No bites on the motorcycle. Well, one, but he backed out. A guy said he was coming by to look at it, but texted me back to say forget it, you’re asking too much. Which I probably am, but since he didn’t ask if I’d go lower, I figure he was just a looky-loo. I’m nervous about idle tire kickers, and test rides in particular. I’m going to ask anyone who wants to test ride the bike to bring a helmet and wear it, show me a license with a motorcycle endorsement, and leave the keys to his or her car as collateral. Reasonable? I have no idea.
By the way, I’m told Craigslist is no longer the place to sell things; Facebook Marketplace has supplanted it. Is there nothing Facebook isn’t busy taking over? Amazon, maybe … unless Zuckerberg and Bezos are in cahoots?
Cahoots. Now there’s a word for you. What does M-W have to say about it?
Cahoot is used almost exclusively in the phrase “in cahoots,” which means “in an alliance or partnership.” In most contexts, it describes the conspiring activity of people up to no good. (There’s also the rare idiom go cahoots, meaning “to enter into a partnership,” as in “they went cahoots on a new restaurant.”) “Cahoot” may derive from French cahute, meaning “cabin” or “hut,” suggesting the notion of two or more people hidden away working together in secret. “Cahute” is believed to have been formed through the combination of two other words for cabins and huts, “cabane” and “hutte.”
The dictionary lists the word in the singular, cahoot, and identifies it as a noun. But when have you ever heard it used that way? I haven’t. I suppose there is such a thing as a cahoot, a partnership between up-to-no-good actors, as in a cahoot between Zuckerberg and Bezos, but no ever phrases it that way. No, we’d say Mark and Jeff are in cahoots.

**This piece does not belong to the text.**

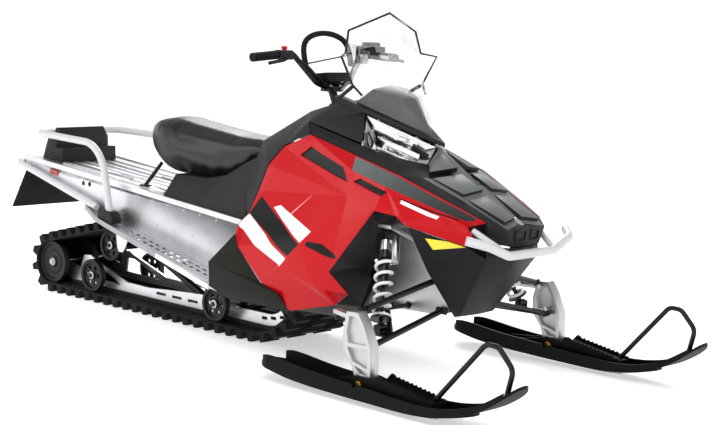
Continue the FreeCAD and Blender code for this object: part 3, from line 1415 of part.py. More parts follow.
def curved_prism(low, high, y_low, y_high):
    """Extrudes the area between a lower and an upper smooth line."""
    start = Part.LineSegment(Vector(low[0][0], 0, low[0][1]), Vector(high[0][0], 0, high[0][1]))
    end = Part.LineSegment(Vector(low[-1][0], 0, low[-1][1]), Vector(high[-1][0], 0, high[-1][1]))
    wire = Part.Wire(Part.__sortEdges__([smooth(low), end.toShape(), smooth(high), start.toShape()]))
    area = Part.Face(wire)
    area.translate(Vector(0, y_low, 0))
    return area.extrude(Vector(0, y_high - y_low, 0))


SHEET_LINE = [(0.0, 58), (0.05, 48), (0.12, 35), (0.25, 24), (0.40, 20), (0.55, 18), (0.62, 18),
              (0.72, 27), (0.80, 47), (0.88, 80), (0.95, 128), (1.0, 176)]
WALL_LINE = [(0.0, 74), (0.03, 92), (0.09, 96), (0.20, 84), (0.40, 72), (0.60, 60), (0.72, 60),
             (0.80, 74), (0.88, 104), (0.95, 150), (1.0, 190)]
KEEL_LINE = [(0.06, 44), (0.12, 30), (0.25, 17), (0.40, 10.5), (0.52, 9.1), (0.612, 8.6), (0.70, 15),
             (0.78, 33), (0.84, 52)]


def ski(side):
    """A moulded ski: a curved sheet with side walls, a keel and a ribbed saddle."""
    stance = side * size("ski_stance") / 2
    half = size("ski_width") / 2
    sheet_low = [(ski_x(share), z) for share, z in SHEET_LINE]
    sheet_high = [(x, z + size("ski_sheet")) for x, z in sheet_low]
    pieces = [curved_prism(sheet_low, sheet_high, stance - half, stance + half)]
    wall_high = [(ski_x(share), z) for share, z in WALL_LINE]
    for way in (-1, 1):
        y_low, y_high = sorted((stance + way * half, stance + way * (half - size("ski_side_wall"))))
        pieces.append(curved_prism(sheet_low, wall_high, y_low, y_high))
    keel_low = [(ski_x(share), z) for share, z in KEEL_LINE]
    keel_high = [(x, z + 18) for x, z in keel_low]
    pieces.append(curved_prism(keel_low, keel_high, stance - 17, stance + 17))
    bolt_x, bolt_z = size("ski_bolt_forward"), size("ski_bolt_height")
    rib = [(bolt_x - 260, 30), (bolt_x - 230, 62), (bolt_x - 120, 72), (bolt_x - 60, 84),
           (bolt_x - 24, 94), (bolt_x + 30, 94), (bolt_x + 62, 88), (bolt_x + 84, 112)]
    teeth = 11
    for step in range(teeth):
        start = bolt_x + 96 + step * 19
        crest = 108 - step * 3.0
        rib += [(start, crest), (start + 9, crest - 8)]
    rib += [(bolt_x + 318, 70), (bolt_x + 322, 30), (bolt_x + 100, 22), (bolt_x - 60, 24)]
    for way in (-1, 1):
        near = size("saddle_gap") / 2
        y_low, y_high = sorted((stance + way * near, stance + way * (near + size("ski_rib"))))
        pieces.append(prism(rib, y_low, y_high))
    saddle = [(bolt_x + 84, 24), (bolt_x + 84, 96), (bolt_x + 130, 88), (bolt_x + 300, 61),
              (bolt_x + 322, 61), (bolt_x + 322, 30)]
    saddle_half = size("saddle_gap") / 2 + 1
    pieces.append(prism(saddle, stance - saddle_half, stance + saddle_half))
    whole = fused(pieces)
    start, end = ski_x(0), ski_x(1)
    bounds = fused([block(start + half, end - half, stance - half, stance + half, -5, 260),
                    Part.makeCylinder(half, 265, Vector(start + half, stance, -5)),
                    Part.makeCylinder(half, 265, Vector(end - half, stance, -5))])
    whole = whole.common(bounds)
    return whole.cut(rod((bolt_x, stance - 80, bolt_z), (bolt_x, stance + 80, bolt_z),
                         size("ski_bolt_radius") + size("running_gap")))


def ski_hardware(side):
    """The bolt that carries the ski and the steel runner under its keel."""
    stance = side * size("ski_stance") / 2
    bolt_x, bolt_z = size("ski_bolt_forward"), size("ski_bolt_height")
    reach = size("saddle_gap") / 2 + size("ski_rib") + size("running_gap")
    bolt = [rod((bolt_x, stance - reach - 9, bolt_z), (bolt_x, stance + reach + 9, bolt_z),
                size("ski_bolt_radius"))]
    for way in (-1, 1):
        y_low, y_high = sorted((stance + way * reach, stance + way * (reach + 7)))
        bolt.append(rod((bolt_x, y_low, bolt_z), (bolt_x, y_high, bolt_z), 13))
    line = [(share, z) for share, z in KEEL_LINE if 0.2 < share < 0.75]
    high = [(ski_x(share), z - 2 * size("running_gap")) for share, z in line]
    low = [(ski_x(share), z - size("wear_bar_depth")) for share, z in line]
    bar = curved_prism(low, high, stance - size("wear_bar_width") / 2,
                       stance + size("wear_bar_width") / 2)
    return Part.makeCompound([fused(bolt), bar])


def ski_loop(side):
    """The bent tube that a rider lifts the ski by."""
    stance = side * size("ski_stance") / 2
    route = [(1222, stance, 67.3), (1420, stance, 292), (1470, stance, 290), (1532, stance, 226),
             (1512, stance, 141.5)]
    return tube(route, size("loop_tube_radius"), [38] * 3)


def skis():
    for name, side in SIDES:
        keep("ski_" + name, ski(side))
        keep("ski_hardware_" + name, ski_hardware(side))
        keep("ski_loop_" + name, ski_loop(side))


# Steering

BAR_CENTRE = (186, 0, 1014)
BAR_BEND = (152, 190, 1140)
BAR_END = (156, 1124)


def steering():
    bar_x, _, bar_z = BAR_CENTRE
    post = [rod(post_point(14), post_point(128), size("post_radius")),
            block(bar_x - 26, bar_x + 26, -34, 34, bar_z - 18, bar_z + 2)]
    keep("steering_post", fused(post).cut(bar_space()))
    end = size("bar_width") / 2
    end_x, end_z = BAR_END
    bend_x, bend_y, bend_z = BAR_BEND
    route = [(end_x, end, end_z), (bend_x, bend_y, bend_z), (bar_x + 4, 92, bar_z + 18),
             (bar_x, 40, bar_z)]
    right_half = [(x, -y, z) for x, y, z in route]
    keep("handlebar", tube(right_half + route[::-1], size("bar_radius"), [30] * 6))
    grips = []
    for side in (-1, 1):
        inner_end = between((end_x, side * end, end_z), (bend_x, side * bend_y, bend_z),
                            size("grip_length") / (end - bend_y))
        outer_end = (end_x, side * (end + 3), end_z - 0.2)
        grip = rod(inner_end, outer_end, size("grip_radius"))
        core = rod(between(outer_end, inner_end, 0.02), between(inner_end, outer_end, -0.2),
                   size("bar_radius") + 0.2)
        grips.append(grip.cut(core))
    keep("grips", Part.makeCompound(grips))


def bar_space():
    """Room for the handlebar's straight middle inside its clamp."""
    bar_x, _, bar_z = BAR_CENTRE
    return rod((bar_x, -80, bar_z), (bar_x, 80, bar_z), size("bar_radius") + 0.2)


def steering_trim():
    """The pad and the grab hoop on the handlebar."""
    pad = hexahedron([(146, -58, 1036), (236, -54, 1036), (236, 54, 1036), (146, 58, 1036)],
                     [(150, -84, 1062), (226, -74, 1072), (226, 74, 1072), (150, 84, 1062)])
    bar_x, _, bar_z = BAR_CENTRE
    bar_top = bar_z + size("bar_radius") + size("running_gap")
    foot = block(bar_x - 18, bar_x + 18, -36, 36, bar_top, bar_z + 24)
    keep("bar_pad", fused([pad, foot]))
    hoop = tube([(164.6, -125, 1093), (146, -126, 1160), (132, -70, 1208), (132, 70, 1208),
                 (146, 126, 1160), (164.6, 125, 1093)], 8, [52] * 4)
    keep("bar_hoop", hoop)


tunnel()
for board_name, board_side in SIDES:
    running_board(board_name, board_side)
rear_bumper()
cargo_rail()
rail_feet()
snow_flap()
tail_light_housing()
red_lamps()
seat()
seat_base()
seat_strut()
track()
rear_idlers()
rail_wheels()
carrier_wheels()
slide_rails()
slide_runners()
torque_arms()
drop_brackets()
rear_shock()
drive_axle()
side_panels()
vent_screens()
footwells()
hood_corners = hood()
console_corners = console()
brow()
headlights(console_corners, hood_corners)
gauge_cowl()
windshield()
belly_pan()
belly_tub()
bulkhead()
engine()
front_bumper()
a_arms()
front_shocks()
front_springs()
spindles()
tie_rods()
skis()
steering()
steering_trim()
doc.recompute()

for item in doc.Objects:
    if "Invalid" in item.State or "Error" in item.State:
        raise RuntimeError("%s: %s" % (item.Label, item.State))

os.makedirs("parts", exist_ok=True)
for item in nodes:
    if item.Shape.isNull() or not item.Shape.isValid():
        raise RuntimeError("%s has no valid shape" % item.Label)
print("box", Part.makeCompound([item.Shape for item in nodes]).BoundBox)
for item in nodes:
    item.Shape.exportStep("parts/%s.step" % item.Label)
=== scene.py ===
import math
from collections import namedtuple

import bmesh
import bpy
from mathutils import Matrix, Vector


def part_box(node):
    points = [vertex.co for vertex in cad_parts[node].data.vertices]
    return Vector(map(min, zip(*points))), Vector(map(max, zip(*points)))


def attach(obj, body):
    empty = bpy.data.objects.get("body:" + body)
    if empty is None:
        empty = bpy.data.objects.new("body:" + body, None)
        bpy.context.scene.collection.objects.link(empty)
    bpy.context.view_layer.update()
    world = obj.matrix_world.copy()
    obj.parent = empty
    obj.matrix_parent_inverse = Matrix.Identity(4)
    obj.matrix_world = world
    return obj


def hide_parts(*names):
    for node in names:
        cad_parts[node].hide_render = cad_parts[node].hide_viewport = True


bl_info = {
    "name": "Snowmobile Looks",
    "version": (1, 0, 0),
    "blender": (4, 5, 0),
    "location": "3D View > Sidebar > Snowmobile",
    "description": "Dresses the packed snowmobile with its paint, plastics, metals and seat",
    "category": "Object",
}

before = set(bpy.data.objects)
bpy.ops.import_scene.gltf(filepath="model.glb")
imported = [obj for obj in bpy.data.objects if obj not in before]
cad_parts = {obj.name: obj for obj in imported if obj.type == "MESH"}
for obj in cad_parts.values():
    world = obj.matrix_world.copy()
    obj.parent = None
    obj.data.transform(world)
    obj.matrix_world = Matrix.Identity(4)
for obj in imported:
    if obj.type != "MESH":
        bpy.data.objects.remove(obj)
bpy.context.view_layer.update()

# One millimetre in Blender's metres.
MM = 0.001

# The side the photograph shows is -1, the other is 1.
SIDES = (("right", -1), ("left", 1))


# Colours and nodes

def linear(code):
    """A linear colour from its sRGB hex value."""
    parts = [int(code[place:place + 2], 16) / 255 for place in (0, 2, 4)]
    return tuple(part / 12.92 if part <= 0.04045 else ((part + 0.055) / 1.055) ** 2.4
                 for part in parts)


def add_node(tree, kind, settings=None, links=None):
    """Adds a node with its settings, and links outputs of other nodes to its inputs."""
    node = tree.nodes.new(kind)
    for key, value in (settings or {}).items():
        if isinstance(key, int) or key in node.inputs:
            node.inputs[key].default_value = value
        else:
            setattr(node, key, value)
    for key, output in (links or {}).items():
        tree.links.new(output, node.inputs[key])
    return node


Skin = namedtuple("Skin", "material tree shader place")


def surface(name, colour, roughness, metallic=0.0, **inputs):
    """A new material with one shader, and the Object coordinates for its patterns."""
    material = bpy.data.materials.new(name)
    material.use_nodes = True
    tree = material.node_tree
    tree.nodes.clear()
    settings = {"Base Color": (*colour, 1), "Roughness": roughness, "Metallic": metallic}
    for key, value in inputs.items():
        settings[key.replace("_", " ")] = value
    shader = add_node(tree, "ShaderNodeBsdfPrincipled", settings)
    add_node(tree, "ShaderNodeOutputMaterial", links={"Surface": shader.outputs["BSDF"]})
    place = add_node(tree, "ShaderNodeTexCoord").outputs["Object"]
    material.diffuse_color = (*colour, 1)
    return Skin(material, tree, shader, place)


def per_metre(size_mm):
    """A texture's scale from the real size of its pattern in millimetres."""
    return 1000 / size_mm


def shade(colour, amount):
    """The same colour, lighter above 1 and darker below it."""
    return tuple(min(1, part * amount) for part in colour)


def embossed(skin, kind, settings, output, depth_mm, strength):
    """Lays a pattern on a surface as bumps of a real depth."""
    pattern = add_node(skin.tree, kind, settings, {"Vector": skin.place})
    bump = add_node(skin.tree, "ShaderNodeBump", {"Strength": strength, "Distance": depth_mm * MM},
                    {"Height": pattern.outputs[output]})
    skin.tree.links.new(bump.outputs["Normal"], skin.shader.inputs["Normal"])


def grained(skin, size_mm, detail, depth_mm, strength):
    """Gives a surface an irregular grain of a real size and depth."""
    settings = {"Scale": per_metre(size_mm), "Detail": detail}
    embossed(skin, "ShaderNodeTexNoise", settings, "Fac", depth_mm, strength)


# The places of a cloud's two tones on its ramp: the nearer they are, the sharper its patches.
CLOUD_STOPS = (0.35, 0.65)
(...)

Well, I say there is a way to use the singular cahoot in everyday speech and writing, but only if you use it as a verb. Suppose I want to cahoot with you? That scans, right? I aspire to cahoot with you. If you, in turn, agree to cahoot with me, then we’re in cahoots. Guess I need to write my own dictionary (which will not include the singular they, but that’s another story).
Donna finally mentioned a thing she’d like to have for Christmas, and I immediately ordered one from Amazon. Gettin’ down to the wire here, what with postal slowdowns and clogged supply chains. Hope you’re thinking ahead, especially if you’re ordering gifts for us! (What? You’re not?) Speaking of planning ahead, we ordered our Thanksgiving dinner from Whole Foods last week … if we’d waited until today, we might be out of luck.
If I sign off by wishing you happy holidays, there’s a danger you might take it to mean I don’t plan to post again until they’ve over. Let me assure you that’s not the case. More soon!